WORK TO BE COMPLETED: Write out exactly, please, the lines from the one containing "obj = cad_parts[node]" to the end of the material.

▼▼▼

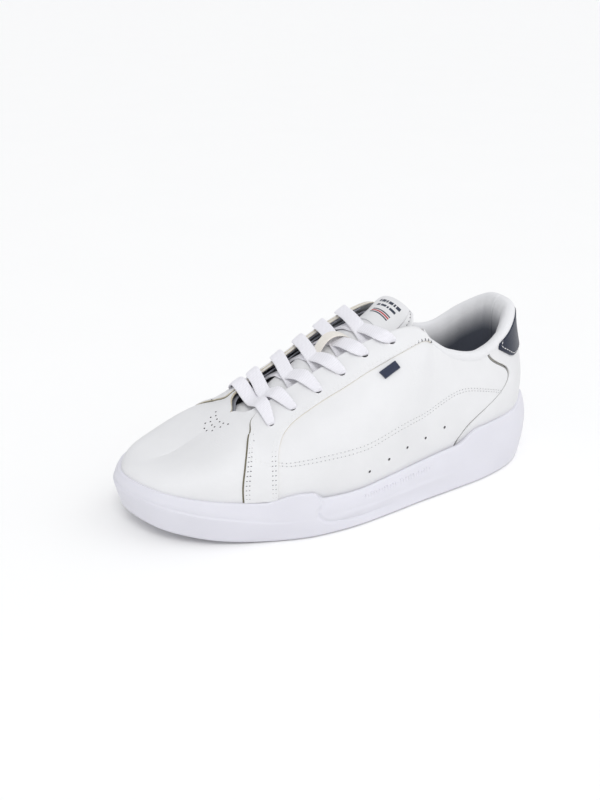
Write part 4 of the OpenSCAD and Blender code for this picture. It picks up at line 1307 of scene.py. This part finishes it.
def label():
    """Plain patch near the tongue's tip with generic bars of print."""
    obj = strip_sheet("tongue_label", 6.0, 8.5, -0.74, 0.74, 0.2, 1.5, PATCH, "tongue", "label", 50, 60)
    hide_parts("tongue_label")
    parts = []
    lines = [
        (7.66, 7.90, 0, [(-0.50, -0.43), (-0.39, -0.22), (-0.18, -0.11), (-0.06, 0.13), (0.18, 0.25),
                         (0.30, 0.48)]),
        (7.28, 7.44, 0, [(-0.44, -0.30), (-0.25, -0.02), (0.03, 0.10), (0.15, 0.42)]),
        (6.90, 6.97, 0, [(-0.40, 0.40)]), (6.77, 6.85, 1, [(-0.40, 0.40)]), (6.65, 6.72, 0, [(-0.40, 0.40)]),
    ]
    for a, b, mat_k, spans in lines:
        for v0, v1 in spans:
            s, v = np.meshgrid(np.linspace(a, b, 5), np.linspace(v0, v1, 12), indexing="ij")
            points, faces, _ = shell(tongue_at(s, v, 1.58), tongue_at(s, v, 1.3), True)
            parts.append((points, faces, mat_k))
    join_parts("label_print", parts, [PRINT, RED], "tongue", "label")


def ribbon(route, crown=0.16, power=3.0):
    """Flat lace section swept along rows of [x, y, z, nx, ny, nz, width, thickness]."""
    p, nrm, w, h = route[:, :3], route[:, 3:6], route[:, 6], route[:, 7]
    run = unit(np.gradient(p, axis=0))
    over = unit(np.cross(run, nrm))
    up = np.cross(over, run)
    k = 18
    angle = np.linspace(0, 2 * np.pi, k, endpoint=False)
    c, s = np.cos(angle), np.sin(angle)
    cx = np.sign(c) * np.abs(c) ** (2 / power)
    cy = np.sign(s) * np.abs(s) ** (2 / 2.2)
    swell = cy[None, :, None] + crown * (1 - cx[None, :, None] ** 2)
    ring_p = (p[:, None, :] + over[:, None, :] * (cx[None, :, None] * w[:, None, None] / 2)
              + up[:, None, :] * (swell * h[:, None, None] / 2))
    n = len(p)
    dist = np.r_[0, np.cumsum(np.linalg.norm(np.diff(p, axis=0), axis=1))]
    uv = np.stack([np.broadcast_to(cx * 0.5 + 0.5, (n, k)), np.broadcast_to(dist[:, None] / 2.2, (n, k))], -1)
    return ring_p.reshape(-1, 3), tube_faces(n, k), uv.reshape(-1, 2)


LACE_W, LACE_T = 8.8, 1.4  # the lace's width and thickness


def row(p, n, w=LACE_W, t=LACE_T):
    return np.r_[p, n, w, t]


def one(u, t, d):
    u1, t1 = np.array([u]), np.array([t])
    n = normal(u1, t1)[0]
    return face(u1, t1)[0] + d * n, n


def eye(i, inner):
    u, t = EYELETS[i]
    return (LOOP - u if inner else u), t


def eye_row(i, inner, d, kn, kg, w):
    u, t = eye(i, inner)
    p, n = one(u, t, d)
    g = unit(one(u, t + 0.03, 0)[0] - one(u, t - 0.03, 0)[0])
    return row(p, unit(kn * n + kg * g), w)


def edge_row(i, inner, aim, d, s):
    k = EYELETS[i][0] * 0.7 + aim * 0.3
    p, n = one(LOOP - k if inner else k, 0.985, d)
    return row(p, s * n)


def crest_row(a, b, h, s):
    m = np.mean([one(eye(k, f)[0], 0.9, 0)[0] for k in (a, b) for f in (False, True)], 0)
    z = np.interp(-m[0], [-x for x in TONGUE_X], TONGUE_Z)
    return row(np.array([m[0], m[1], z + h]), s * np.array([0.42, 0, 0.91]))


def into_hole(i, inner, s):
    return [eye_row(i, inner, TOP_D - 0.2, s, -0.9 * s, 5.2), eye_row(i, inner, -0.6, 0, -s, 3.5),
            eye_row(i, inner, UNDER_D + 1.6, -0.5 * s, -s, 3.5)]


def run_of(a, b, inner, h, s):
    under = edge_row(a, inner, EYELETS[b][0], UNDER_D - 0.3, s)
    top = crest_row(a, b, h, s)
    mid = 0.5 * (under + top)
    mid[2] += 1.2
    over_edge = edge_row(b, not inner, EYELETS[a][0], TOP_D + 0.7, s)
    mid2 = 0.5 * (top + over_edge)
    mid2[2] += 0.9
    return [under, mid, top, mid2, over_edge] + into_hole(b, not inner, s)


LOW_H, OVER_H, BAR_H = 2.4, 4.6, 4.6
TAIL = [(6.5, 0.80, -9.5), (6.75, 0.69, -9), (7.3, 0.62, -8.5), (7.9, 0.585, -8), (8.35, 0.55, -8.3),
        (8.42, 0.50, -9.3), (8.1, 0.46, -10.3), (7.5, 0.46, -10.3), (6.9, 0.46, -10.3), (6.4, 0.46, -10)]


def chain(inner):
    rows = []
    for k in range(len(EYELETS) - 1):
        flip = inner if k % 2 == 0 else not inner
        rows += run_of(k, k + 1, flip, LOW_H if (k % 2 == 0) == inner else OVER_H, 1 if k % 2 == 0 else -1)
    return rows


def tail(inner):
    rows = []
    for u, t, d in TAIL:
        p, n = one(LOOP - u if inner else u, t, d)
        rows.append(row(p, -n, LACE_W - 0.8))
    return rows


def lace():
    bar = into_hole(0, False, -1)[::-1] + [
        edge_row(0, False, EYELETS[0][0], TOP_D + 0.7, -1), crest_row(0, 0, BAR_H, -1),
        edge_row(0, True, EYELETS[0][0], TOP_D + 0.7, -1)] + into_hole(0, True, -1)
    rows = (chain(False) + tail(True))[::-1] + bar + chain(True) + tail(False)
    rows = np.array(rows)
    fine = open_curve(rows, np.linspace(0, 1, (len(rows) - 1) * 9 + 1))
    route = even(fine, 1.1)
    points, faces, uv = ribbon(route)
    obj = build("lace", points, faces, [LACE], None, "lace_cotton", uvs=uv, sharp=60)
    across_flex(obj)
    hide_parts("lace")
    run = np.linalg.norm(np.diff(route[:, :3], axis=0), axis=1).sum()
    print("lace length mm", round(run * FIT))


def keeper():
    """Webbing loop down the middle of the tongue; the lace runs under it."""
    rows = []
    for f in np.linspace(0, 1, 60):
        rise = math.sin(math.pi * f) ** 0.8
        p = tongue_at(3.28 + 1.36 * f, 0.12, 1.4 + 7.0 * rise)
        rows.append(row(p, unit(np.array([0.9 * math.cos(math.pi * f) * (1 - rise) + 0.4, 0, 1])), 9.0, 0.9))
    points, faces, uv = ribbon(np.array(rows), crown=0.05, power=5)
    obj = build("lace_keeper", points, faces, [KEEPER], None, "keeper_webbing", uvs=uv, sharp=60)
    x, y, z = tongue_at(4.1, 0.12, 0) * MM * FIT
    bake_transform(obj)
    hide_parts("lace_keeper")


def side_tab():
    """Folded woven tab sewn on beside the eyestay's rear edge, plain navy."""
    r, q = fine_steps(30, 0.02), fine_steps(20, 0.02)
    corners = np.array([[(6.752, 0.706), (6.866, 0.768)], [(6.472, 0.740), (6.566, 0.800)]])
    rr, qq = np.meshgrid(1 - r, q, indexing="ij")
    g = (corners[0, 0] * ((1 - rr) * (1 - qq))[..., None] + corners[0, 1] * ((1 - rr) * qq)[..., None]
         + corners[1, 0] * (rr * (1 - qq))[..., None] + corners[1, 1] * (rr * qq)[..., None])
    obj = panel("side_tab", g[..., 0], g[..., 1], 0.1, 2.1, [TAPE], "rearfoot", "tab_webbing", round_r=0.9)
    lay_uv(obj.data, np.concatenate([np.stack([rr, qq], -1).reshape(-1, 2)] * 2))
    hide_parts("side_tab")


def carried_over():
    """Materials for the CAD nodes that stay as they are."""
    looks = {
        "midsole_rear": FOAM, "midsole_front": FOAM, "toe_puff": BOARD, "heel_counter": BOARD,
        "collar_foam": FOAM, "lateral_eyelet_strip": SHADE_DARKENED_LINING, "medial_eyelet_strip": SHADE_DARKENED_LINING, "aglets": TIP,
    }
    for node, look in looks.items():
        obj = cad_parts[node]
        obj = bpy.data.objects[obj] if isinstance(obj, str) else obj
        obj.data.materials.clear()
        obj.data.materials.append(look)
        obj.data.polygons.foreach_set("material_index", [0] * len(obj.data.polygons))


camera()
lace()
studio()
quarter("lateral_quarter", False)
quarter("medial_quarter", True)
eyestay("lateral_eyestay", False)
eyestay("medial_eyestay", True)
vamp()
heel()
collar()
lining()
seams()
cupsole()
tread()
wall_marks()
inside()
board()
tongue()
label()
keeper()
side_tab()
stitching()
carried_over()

▲▲▲

FULL RESPONSE:
        obj = cad_parts[node]
        obj = bpy.data.objects[obj] if isinstance(obj, str) else obj
        obj.data.materials.clear()
        obj.data.materials.append(look)
        obj.data.polygons.foreach_set("material_index", [0] * len(obj.data.polygons))


camera()
lace()
studio()
quarter("lateral_quarter", False)
quarter("medial_quarter", True)
eyestay("lateral_eyestay", False)
eyestay("medial_eyestay", True)
vamp()
heel()
collar()
lining()
seams()
cupsole()
tread()
wall_marks()
inside()
board()
tongue()
label()
keeper()
side_tab()
stitching()
carried_over()